When you use a CAA, the verification process for your identity and business details is handled by an authorized third party, streamlining communication with the IRS. This is particularly beneficial for non-residents who may face challenges with traditional IRS communication channels. The direct involvement of a CAA like itin.net can help ensure that your application is complete and accurate, reducing the likelihood of delays or rejections. This service is part of our comprehensive U.S. business setup solutions designed for international founders. While direct application is possible, the efficiency and support provided by a CAA can significantly simplify and accelerate the EIN acquisition process, which is a critical step after forming your U.S. LLC.
Next Steps After Forming Your U.S. LLC
Once your U.S. LLC is formed and you have obtained your EIN, several practical steps are necessary to fully establish your U.S. business operations. The most immediate next step is usually opening a U.S. bank account. Many U.S. banks and financial institutions, such as Mercury, Relay, or Brex, offer business accounts tailored for non-residents, but they typically require your LLC formation documents and EIN. Having a U.S. bank account is crucial for managing business finances, receiving payments from U.S. clients or platforms, and demonstrating legitimacy to business partners.
Beyond banking, ensure your Operating Agreement is finalized and that you understand your ongoing compliance obligations, including any state-specific annual reports or fees. For U.S. LLCs owned by foreign persons, filing IRS Form 5472 annually to report transactions with related parties is mandatory, even if there are no taxable events. This form is due alongside your informational return. Given the complexities of U.S. tax law for non-residents, it is advisable to consult with a U.S. tax professional familiar with international tax matters and the U.S.-Malta tax treaty. For assistance with U.S. LLC formation and EIN application, review itin.net's service packages or contact us directly.
Practical tips
- Use the same legal name for your LLC across all documents – Articles of Organization, EIN application (Form SS-4), and any subsequent filings – to avoid mismatches that cause delays.
- Select a state for LLC formation that has minimal or no annual reporting requirements or franchise taxes if you do not have a physical nexus there. States like Wyoming or Delaware are often preferred by non-residents for this reason.
- Ensure your U.S. business address is a reliable physical address (not just a P.O. Box) for registered agent services and for receiving official mail, including IRS notices.

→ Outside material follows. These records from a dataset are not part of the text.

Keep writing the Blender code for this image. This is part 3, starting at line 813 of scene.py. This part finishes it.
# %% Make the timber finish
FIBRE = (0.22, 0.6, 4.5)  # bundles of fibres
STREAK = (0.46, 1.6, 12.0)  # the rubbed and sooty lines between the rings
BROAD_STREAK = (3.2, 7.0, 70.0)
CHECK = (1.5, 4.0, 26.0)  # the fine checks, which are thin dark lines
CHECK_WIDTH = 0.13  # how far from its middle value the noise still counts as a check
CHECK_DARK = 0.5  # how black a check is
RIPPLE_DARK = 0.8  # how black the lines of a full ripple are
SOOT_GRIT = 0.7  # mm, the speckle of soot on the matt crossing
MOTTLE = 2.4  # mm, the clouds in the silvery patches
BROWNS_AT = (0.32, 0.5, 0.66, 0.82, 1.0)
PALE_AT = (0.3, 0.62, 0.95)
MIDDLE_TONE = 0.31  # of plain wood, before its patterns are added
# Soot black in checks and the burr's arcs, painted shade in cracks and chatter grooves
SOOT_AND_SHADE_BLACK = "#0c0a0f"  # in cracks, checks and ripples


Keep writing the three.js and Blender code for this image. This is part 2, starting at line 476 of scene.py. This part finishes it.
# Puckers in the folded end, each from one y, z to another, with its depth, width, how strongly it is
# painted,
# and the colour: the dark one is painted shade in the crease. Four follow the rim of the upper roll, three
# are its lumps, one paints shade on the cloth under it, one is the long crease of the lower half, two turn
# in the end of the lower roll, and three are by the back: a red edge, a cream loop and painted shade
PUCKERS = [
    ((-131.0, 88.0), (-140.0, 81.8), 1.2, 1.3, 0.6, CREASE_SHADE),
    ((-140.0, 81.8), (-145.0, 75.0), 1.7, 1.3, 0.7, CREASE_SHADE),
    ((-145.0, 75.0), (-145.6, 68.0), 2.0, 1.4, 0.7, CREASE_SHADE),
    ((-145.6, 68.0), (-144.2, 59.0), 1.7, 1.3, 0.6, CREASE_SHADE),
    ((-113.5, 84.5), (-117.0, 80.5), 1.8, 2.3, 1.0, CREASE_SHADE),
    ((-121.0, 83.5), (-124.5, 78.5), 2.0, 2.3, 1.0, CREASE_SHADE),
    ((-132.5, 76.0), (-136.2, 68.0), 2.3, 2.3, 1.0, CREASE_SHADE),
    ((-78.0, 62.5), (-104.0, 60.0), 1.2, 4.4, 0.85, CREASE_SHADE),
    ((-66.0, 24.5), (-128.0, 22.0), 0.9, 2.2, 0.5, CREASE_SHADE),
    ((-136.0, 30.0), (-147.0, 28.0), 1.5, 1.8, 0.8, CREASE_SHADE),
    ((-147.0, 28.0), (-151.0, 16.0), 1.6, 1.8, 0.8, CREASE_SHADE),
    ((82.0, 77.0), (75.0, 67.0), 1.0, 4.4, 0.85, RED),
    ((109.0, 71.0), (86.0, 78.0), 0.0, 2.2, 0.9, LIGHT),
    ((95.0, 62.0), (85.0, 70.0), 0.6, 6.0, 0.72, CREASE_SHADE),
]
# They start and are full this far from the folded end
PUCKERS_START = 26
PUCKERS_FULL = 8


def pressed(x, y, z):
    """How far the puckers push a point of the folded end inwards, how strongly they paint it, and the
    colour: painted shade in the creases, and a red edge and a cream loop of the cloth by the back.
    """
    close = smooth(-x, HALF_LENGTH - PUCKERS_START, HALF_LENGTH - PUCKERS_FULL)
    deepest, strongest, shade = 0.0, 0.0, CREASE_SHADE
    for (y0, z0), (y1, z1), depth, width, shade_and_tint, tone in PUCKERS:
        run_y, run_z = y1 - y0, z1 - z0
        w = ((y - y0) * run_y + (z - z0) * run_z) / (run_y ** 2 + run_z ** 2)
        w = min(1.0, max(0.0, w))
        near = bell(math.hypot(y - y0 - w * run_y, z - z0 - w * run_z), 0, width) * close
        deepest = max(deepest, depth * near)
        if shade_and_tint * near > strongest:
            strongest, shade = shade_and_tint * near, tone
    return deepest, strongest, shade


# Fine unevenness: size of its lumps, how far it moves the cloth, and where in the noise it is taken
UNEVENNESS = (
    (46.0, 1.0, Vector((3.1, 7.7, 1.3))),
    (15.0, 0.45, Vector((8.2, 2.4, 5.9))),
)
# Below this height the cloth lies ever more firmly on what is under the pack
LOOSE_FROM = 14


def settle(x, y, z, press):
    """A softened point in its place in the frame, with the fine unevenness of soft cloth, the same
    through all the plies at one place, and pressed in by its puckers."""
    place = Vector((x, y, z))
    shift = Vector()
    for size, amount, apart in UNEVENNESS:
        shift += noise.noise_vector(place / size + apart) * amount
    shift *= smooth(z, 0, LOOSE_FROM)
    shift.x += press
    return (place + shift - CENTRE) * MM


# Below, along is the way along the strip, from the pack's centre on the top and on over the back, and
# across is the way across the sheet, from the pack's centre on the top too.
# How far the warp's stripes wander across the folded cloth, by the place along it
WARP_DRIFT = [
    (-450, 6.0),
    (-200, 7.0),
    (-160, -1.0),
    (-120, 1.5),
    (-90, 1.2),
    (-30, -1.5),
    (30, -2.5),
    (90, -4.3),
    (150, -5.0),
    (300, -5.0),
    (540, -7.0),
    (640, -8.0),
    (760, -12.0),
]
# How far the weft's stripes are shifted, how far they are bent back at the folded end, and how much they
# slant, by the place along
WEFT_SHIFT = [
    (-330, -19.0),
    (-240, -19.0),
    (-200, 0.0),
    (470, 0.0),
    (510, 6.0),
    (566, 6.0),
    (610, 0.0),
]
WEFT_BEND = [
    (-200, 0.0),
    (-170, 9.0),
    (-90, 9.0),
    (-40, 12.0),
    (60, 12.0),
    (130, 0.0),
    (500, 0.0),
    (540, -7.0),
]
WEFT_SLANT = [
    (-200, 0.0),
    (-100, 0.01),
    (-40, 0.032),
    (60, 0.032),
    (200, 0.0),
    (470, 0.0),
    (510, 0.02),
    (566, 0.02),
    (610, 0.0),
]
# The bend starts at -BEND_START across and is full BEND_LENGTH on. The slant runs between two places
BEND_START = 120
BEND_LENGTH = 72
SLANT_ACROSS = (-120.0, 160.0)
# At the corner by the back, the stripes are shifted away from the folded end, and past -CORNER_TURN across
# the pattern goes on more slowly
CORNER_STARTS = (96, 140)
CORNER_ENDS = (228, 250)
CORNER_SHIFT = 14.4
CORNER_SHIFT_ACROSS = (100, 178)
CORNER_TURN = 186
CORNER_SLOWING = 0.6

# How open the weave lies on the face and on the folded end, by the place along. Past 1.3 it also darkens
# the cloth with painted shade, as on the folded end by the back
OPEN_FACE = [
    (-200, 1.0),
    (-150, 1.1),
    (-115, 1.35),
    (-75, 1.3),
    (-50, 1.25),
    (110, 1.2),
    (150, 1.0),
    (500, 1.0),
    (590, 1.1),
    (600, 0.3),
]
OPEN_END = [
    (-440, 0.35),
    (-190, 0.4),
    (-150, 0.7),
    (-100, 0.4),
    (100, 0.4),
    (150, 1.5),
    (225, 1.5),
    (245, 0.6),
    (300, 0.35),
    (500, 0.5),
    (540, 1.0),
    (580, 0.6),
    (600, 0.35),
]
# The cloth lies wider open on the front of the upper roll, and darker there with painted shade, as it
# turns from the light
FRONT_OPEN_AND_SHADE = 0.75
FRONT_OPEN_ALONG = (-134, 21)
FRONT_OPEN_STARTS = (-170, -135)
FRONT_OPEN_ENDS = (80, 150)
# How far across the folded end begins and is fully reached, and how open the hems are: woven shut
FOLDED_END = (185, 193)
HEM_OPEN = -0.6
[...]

- Understand the reporting requirements for Form 5472. Even if your LLC has no taxable income in the U.S., foreign-owned LLCs must file this informational return annually to report transactions with related parties.
- If you plan to open a U.S. bank account, confirm the specific requirements of your chosen bank beforehand, as they can vary significantly and often require proof of EIN and formation documents.

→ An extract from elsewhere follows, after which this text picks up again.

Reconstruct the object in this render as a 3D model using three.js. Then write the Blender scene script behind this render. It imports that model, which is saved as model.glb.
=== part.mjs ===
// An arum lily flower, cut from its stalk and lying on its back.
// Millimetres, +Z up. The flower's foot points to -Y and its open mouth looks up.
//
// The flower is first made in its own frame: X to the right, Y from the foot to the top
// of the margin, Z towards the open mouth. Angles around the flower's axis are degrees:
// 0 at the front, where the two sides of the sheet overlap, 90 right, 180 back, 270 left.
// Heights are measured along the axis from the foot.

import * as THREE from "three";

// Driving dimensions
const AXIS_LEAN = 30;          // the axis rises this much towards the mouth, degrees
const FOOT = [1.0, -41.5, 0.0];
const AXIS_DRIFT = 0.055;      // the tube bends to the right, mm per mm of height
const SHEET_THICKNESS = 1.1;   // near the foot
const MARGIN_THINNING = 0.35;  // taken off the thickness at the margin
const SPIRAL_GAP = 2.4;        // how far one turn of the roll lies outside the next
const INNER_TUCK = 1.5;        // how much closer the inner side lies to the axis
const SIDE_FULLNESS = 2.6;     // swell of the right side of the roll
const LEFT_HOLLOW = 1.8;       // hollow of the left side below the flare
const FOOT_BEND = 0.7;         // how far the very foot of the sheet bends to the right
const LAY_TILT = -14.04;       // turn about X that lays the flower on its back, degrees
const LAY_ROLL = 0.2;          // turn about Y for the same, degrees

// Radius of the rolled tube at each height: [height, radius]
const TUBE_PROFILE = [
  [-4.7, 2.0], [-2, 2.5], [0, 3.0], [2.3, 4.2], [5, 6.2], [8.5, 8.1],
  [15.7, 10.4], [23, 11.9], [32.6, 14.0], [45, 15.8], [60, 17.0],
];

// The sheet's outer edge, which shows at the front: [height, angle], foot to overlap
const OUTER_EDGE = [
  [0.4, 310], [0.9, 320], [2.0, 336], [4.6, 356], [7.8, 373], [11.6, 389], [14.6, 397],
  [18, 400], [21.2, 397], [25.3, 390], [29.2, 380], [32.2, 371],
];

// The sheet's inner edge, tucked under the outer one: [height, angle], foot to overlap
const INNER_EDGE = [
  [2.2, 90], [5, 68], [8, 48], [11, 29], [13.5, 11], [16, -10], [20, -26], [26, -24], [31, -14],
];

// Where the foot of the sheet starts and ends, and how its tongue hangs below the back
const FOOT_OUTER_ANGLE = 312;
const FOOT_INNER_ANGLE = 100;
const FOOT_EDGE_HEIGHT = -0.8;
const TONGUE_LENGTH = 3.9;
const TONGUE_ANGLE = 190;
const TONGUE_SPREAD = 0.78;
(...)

Frequently asked questions
Do I need a U.S. ITIN to form a U.S. LLC?
You do not need a U.S. ITIN to form a U.S. LLC. However, you will need an ITIN if you plan to claim tax treaty benefits on income passed through your LLC, as the U.S. requires an ITIN or SSN to claim treaty rates on personal income tax returns (e.g., Form 1040-NR).
Can I open a U.S. bank account for my LLC from Malta?
Yes, many U.S. banks and fintech companies allow non-residents to open business bank accounts for their U.S. LLCs. You will typically need your LLC formation documents and EIN. Some institutions may require you to visit a branch in the U.S., while others offer remote account opening.
What is the difference between an LLC and a C-Corp for a Malta resident?
A U.S. LLC offers pass-through taxation by default, meaning profits are taxed at the owner's individual level. A C-Corporation is taxed separately at the corporate level, and then dividends paid to owners are taxed again at the individual level (double taxation). For most non-residents seeking to minimize U.S. tax exposure, an LLC is generally preferred.
How does the U.S.-Malta tax treaty affect my LLC's income?
The U.S.-Malta tax treaty can reduce U.S. withholding taxes on certain types of income paid to residents of Malta. If your U.S. LLC generates income that flows through to you as a Malta resident, you may be able to claim reduced treaty rates on that income. This typically requires you to have a U.S. TIN (like an ITIN) and file a U.S. tax return to claim the treaty benefit.
Do I need to file U.S. taxes if I have a U.S. LLC but live in Malta?
Yes, even if you live in Malta, your U.S. LLC may have U.S. tax filing obligations. This includes informational filings like Form 5472 for foreign-owned LLCs. If the LLC generates U.S. source income, or if that income is passed through to you, you may also have personal U.S. tax filing requirements (e.g., Form 1040-NR) to report the income and claim treaty benefits.
What is the Beneficial Ownership Information (BOI) filing?
The BOI filing is a requirement under the Corporate Transparency Act for most U.S. businesses, including LLCs. It requires reporting information about the individuals who ultimately own or control the company to the Financial Crimes Enforcement Network (FinCEN). Most non-resident owned LLCs formed in 2024 have 90 days to file after formation.